Por Víctor Koprivsek
Por Víctor Koprivsek
No importa el lugar: Derqui, Virrey del Pino, 47 Street o Paddington; en los trenes hay miradas que no encuentran su sitio. Miradas que añoran otro destino, que tiemblan como el agua bajo la luna.
Sentados junto a las ventanas, los seres portadores de esas miradas: mujeres, hombres, adultos en su mayoría, irradian melancolía o tristeza. Se les va el alma a través del vidrio mientras crujen los rieles.
Y cuando toca el pasillo o estar de pie, tomados del pasamanos, se vuelven compactos, sólidos, uniformes con la marea de ausentes que van y vienen sin asombros ni lugar que los refugie.
Los trenes o subtes, que se deslizan sobre las ciudades o corren como topos por los túneles de aire debajo de la tierra, cargan consigo los designios por cumplir. Los horarios que ordenan los desagües, las filas que cliquean los desbordes.
Un poco más de caos, un poco menos, con ladrillos a la vista o revoques, el remolino abraza las horas pico y roza cuerpos con las risas del silencio. Y el agobio tan humano sale a la superficie a través de las miradas.
Acompasado, el ritmo es cadencia entre las estaciones. Acelera en la mañana para llegar, se traba en las complicaciones del día y por la vuelta, ya de noche, los devuelve cansados y sin estrellas qué mirar.
Las hormigas están en todos los patios, debajo de todas las casas. Laboriosas trepan las plantas más verdes. Arrasan en los descuidos y se multiplican sin freno.
Cuando se cierran las puertas, automáticas, se devoran las distancias con el metal sobre ruedas.
Tiempo y distancia al alcance del día, listo para ser tragado con un ticket en última clase, expendido por un cajero a cambio de un billete con la cara de la reina.
Calor y frío, cemento recubriendo el latido inicial, el armazón de escombros que arrojamos sin piedad sobre las flores.
En la frágil ternura de un pétalo he visto la infancia jugando en un potrero de barrio antiguo.
El niño que fuimos no nos pierde el rastro, nos espera en el camino que no aparece en el google maps. Con las rodillas sucias de tanto juntar bolitas en los recreos, de tanta figurita ganada para siempre.
Por todo esto, las miradas en los trenes son pasaportes directos al corazón.
No importa que te las cruces en la estación de Astolfi, en Pilar, o Champ de Mars, París.
Hay miradas que solo los trenes guardan. Que arropan espaldas maltratadas, abismos de una vida que añora ser otra.

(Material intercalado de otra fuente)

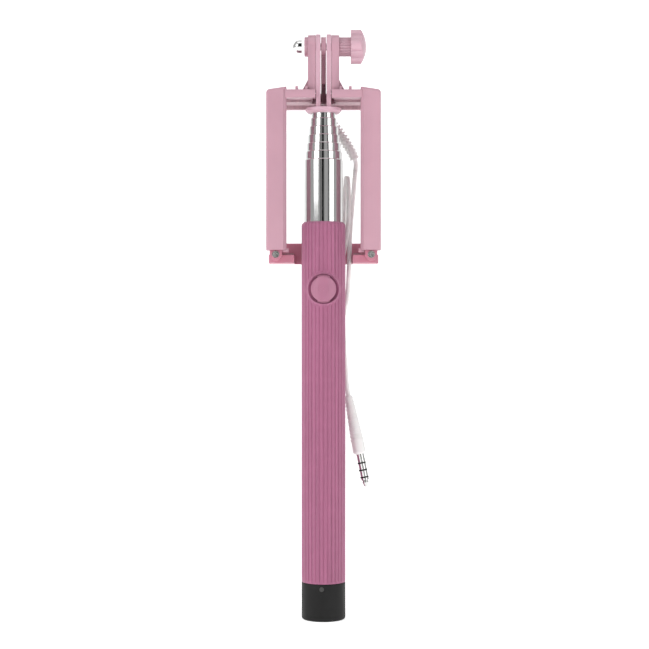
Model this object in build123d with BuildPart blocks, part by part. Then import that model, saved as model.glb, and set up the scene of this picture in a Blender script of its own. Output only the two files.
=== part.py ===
from build123d import *
import os
from math import cos, radians, sin

# Telescopic selfie stick with a wired shutter button and a sprung phone clamp.
# It is modelled stowed: the tube is pushed in and the clamp hangs down over the
# handle.  Millimetres.  +Z runs up the stick, -Y is the button side, and the
# origin is the centre of the end cap's bottom face.

# ---- handle ---------------------------------------------------------------
HANDLE_R = 9.0
CAP_TOP = 15.3
CAP_FLOOR = 3.0
CAP_EDGE = 1.0
SLEEVE_BOTTOM = CAP_TOP + 0.05
SLEEVE_TOP = 162.5
SLEEVE_EDGE = 1.6
RIB_COUNT = 34
RIB_GAP = 0.7
RIB_DEPTH = 0.35
RIB_MARGIN = 1.0
FIT = 0.02

# ---- telescopic tubes, outermost first ------------------------------------
TUBE_R = [8.0 - 0.5 * step for step in range(7)]
TUBE_WALL = 0.3
TUBE_GLIDE = 0.03
FIRST_TOP = 188.0
TOP_STEP = 3.36
STROKE = 120.0
CRIMP = 2.5
BUSH_HEIGHT = 6.0
BUSH_SLIT = 0.8
STROKE_MARGIN = 0.2

# ---- shutter button and its switch ----------------------------------------
BUTTON_Z = 134.9
BUTTON_R = 5.1
BUTTON_FRONT = -11.0
BUTTON_FACE_R = 7.9
BUTTON_BACK_R = 6.3
RIM_R = 6.6
RIM_FRONT = -10.5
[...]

Y, aunque las luces alrededor de las estaciones siembran con música y colores los grandes paseos gastronómicos del mundo, aunque dancen en las bocacalles las rondas de cervezas y papas fritas con chedar, y nos distraigamos con pantallas que no miran a los ojos cuando hablan, siempre pero siempre, una mirada en el subte arrobará un suspiro, te sacará del sitio donde lograste sentarte después de empujar a todos.
Un asiento cerca de la ventanilla para hundir tu melancolía, huérfana de árboles y barro.